▸ AIM OF THE EXERCISE
Exactly the lines from the one with "over the origin." to the one with "obj.parent = empty", both included, are to be printed again; leave out the rest.

☆ ☆ ☆ ☆

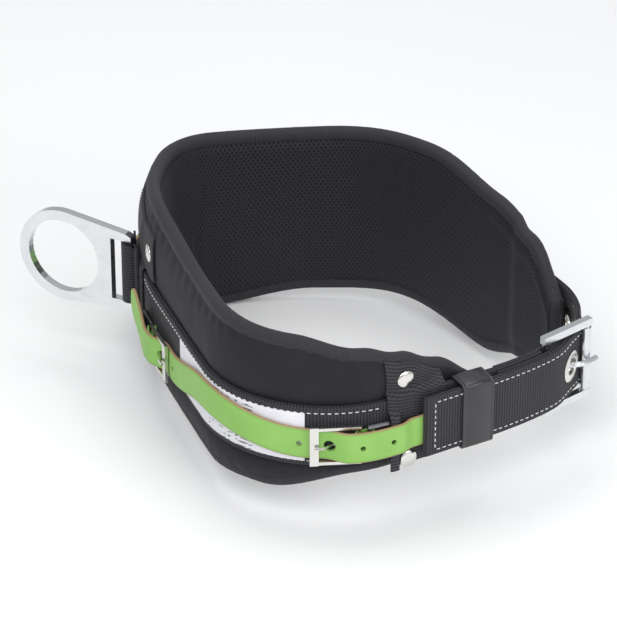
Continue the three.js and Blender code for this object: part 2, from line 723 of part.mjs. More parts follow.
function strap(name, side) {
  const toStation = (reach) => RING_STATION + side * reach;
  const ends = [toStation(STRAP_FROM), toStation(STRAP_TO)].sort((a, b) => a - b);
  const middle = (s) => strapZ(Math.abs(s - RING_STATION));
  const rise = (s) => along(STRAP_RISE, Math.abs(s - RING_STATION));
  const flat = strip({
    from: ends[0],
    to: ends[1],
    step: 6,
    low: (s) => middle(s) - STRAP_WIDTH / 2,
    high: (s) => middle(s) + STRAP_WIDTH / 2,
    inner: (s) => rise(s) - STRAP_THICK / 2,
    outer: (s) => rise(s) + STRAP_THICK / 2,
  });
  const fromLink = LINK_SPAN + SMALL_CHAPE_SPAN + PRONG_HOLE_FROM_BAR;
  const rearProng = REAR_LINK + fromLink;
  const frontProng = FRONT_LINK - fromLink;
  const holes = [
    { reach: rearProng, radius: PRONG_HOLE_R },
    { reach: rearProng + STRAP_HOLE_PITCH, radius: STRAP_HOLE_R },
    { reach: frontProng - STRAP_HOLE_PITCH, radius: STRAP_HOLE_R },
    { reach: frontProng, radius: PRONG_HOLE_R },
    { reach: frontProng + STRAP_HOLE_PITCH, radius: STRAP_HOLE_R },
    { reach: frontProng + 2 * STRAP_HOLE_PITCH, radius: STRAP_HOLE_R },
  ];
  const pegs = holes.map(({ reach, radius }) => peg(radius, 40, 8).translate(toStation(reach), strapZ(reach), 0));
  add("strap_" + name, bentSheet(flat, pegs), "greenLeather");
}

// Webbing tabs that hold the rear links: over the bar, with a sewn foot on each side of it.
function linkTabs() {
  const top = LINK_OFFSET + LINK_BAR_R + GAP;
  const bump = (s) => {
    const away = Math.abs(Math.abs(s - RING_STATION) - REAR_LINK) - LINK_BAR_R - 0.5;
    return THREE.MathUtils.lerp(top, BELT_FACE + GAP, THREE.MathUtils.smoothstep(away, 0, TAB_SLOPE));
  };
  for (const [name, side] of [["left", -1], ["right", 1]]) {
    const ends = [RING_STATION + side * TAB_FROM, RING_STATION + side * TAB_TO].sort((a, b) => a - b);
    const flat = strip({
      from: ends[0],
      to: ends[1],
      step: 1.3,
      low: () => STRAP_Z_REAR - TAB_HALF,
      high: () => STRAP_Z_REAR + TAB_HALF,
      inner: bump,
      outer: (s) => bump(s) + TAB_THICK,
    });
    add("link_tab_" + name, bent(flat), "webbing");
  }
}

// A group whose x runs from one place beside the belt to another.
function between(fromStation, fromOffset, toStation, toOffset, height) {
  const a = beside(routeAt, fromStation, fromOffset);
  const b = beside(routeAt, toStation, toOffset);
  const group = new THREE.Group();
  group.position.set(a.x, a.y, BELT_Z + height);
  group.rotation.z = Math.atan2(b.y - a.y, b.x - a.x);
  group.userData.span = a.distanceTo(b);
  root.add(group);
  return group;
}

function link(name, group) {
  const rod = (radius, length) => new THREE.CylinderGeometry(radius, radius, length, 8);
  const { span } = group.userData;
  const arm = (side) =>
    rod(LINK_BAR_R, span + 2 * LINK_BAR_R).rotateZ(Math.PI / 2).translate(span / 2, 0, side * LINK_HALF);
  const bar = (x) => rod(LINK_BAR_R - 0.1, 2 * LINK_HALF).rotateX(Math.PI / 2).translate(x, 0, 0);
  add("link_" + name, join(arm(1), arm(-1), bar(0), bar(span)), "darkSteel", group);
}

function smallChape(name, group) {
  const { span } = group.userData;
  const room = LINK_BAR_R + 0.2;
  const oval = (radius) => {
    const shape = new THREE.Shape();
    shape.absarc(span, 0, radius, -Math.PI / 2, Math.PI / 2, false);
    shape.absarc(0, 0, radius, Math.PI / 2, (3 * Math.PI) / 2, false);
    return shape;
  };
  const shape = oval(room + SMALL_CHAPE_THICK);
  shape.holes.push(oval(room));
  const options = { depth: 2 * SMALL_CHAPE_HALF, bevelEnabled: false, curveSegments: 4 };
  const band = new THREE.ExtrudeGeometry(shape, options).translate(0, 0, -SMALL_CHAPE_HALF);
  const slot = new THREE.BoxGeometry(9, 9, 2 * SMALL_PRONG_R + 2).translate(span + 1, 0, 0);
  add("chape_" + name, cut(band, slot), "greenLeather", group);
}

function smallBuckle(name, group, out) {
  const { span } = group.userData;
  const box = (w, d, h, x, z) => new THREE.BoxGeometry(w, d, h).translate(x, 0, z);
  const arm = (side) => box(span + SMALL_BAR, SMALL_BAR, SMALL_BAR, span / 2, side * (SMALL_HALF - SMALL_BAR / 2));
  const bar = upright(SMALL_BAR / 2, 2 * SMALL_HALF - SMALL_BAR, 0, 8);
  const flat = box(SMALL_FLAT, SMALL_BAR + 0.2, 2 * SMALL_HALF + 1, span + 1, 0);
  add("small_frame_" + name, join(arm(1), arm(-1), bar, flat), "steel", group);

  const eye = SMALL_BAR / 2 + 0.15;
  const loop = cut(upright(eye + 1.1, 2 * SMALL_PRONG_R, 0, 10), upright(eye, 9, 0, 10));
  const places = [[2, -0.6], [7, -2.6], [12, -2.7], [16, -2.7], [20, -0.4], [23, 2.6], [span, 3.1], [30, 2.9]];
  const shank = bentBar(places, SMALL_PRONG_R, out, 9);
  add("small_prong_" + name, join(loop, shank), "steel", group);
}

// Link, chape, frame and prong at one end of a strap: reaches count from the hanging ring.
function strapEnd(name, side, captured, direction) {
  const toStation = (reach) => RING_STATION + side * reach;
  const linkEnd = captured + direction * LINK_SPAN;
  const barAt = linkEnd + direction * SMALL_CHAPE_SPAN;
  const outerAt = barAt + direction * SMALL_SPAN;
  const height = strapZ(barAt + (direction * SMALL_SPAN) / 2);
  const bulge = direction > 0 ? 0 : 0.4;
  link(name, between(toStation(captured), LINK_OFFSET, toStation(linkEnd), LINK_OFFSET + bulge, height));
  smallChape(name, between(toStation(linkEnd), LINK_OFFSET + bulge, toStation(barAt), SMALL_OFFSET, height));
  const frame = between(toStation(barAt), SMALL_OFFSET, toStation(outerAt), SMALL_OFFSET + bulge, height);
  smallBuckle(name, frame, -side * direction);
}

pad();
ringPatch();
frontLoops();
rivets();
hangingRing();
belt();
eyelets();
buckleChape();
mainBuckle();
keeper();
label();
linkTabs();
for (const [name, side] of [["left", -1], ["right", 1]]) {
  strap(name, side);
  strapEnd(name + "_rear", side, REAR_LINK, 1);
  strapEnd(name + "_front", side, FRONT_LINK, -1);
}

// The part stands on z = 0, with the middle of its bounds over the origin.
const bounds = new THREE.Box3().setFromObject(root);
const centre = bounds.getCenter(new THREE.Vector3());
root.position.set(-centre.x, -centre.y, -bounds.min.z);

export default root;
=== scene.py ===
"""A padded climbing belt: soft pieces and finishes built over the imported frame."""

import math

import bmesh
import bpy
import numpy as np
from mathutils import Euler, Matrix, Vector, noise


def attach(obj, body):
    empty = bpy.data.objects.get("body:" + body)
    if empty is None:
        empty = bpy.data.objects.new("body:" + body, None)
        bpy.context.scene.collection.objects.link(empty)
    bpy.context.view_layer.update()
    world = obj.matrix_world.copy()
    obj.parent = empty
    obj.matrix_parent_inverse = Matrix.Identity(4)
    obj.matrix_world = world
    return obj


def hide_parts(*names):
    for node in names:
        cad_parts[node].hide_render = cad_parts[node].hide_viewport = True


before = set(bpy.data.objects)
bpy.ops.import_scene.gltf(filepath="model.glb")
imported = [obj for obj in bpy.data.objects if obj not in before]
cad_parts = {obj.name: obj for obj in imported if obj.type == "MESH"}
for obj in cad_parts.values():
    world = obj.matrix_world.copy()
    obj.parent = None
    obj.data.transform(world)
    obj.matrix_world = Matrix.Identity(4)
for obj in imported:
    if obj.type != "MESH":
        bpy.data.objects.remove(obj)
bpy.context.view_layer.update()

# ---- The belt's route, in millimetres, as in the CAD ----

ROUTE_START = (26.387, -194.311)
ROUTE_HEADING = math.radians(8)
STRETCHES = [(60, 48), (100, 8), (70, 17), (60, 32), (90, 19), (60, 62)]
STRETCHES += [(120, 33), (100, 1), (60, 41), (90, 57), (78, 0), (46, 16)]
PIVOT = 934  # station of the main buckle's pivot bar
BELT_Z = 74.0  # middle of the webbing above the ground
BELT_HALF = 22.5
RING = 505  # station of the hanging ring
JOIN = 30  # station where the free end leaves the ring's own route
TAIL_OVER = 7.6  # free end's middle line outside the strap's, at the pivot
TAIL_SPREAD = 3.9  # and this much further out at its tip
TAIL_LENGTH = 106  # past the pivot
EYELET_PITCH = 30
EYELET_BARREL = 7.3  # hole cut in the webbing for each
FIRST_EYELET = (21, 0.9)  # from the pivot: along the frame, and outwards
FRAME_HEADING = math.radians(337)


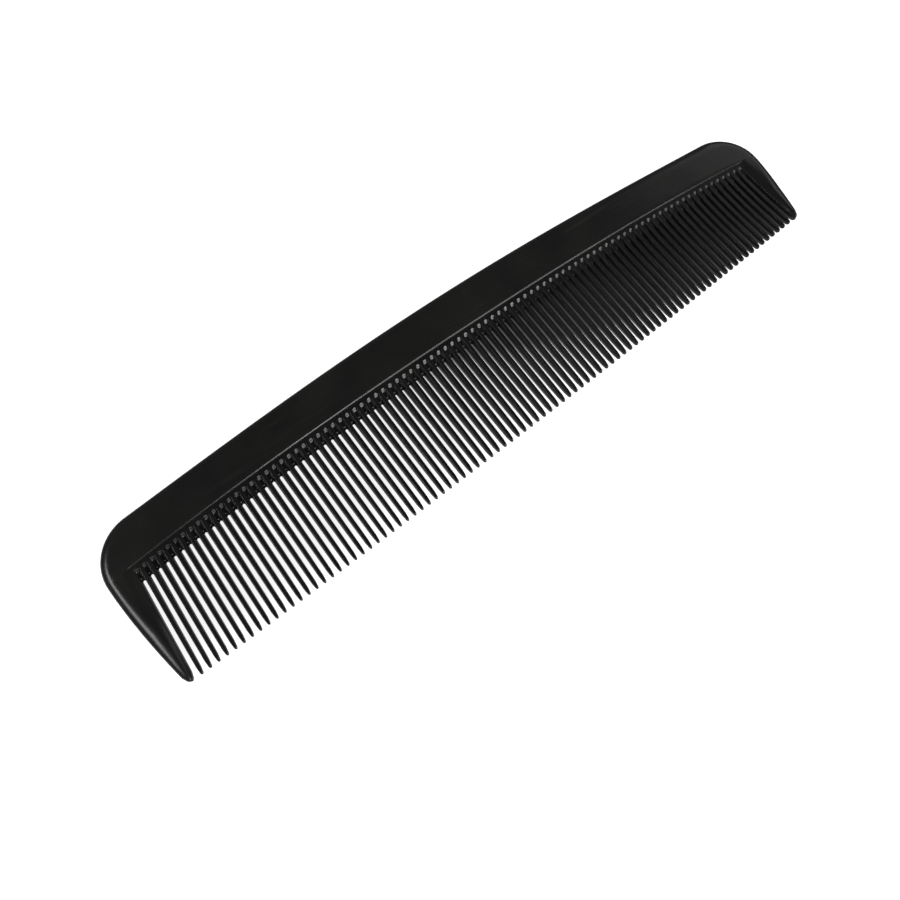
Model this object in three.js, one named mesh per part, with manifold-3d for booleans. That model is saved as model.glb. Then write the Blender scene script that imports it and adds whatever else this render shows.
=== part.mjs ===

☆ ☆ ☆ ☆

▸ OUTPUT FOR THIS EXERCISE
// The part stands on z = 0, with the middle of its bounds over the origin.
const bounds = new THREE.Box3().setFromObject(root);
const centre = bounds.getCenter(new THREE.Vector3());
root.position.set(-centre.x, -centre.y, -bounds.min.z);

export default root;
=== scene.py ===
"""A padded climbing belt: soft pieces and finishes built over the imported frame."""

import math

import bmesh
import bpy
import numpy as np
from mathutils import Euler, Matrix, Vector, noise


def attach(obj, body):
    empty = bpy.data.objects.get("body:" + body)
    if empty is None:
        empty = bpy.data.objects.new("body:" + body, None)
        bpy.context.scene.collection.objects.link(empty)
    bpy.context.view_layer.update()
    world = obj.matrix_world.copy()
    obj.parent = empty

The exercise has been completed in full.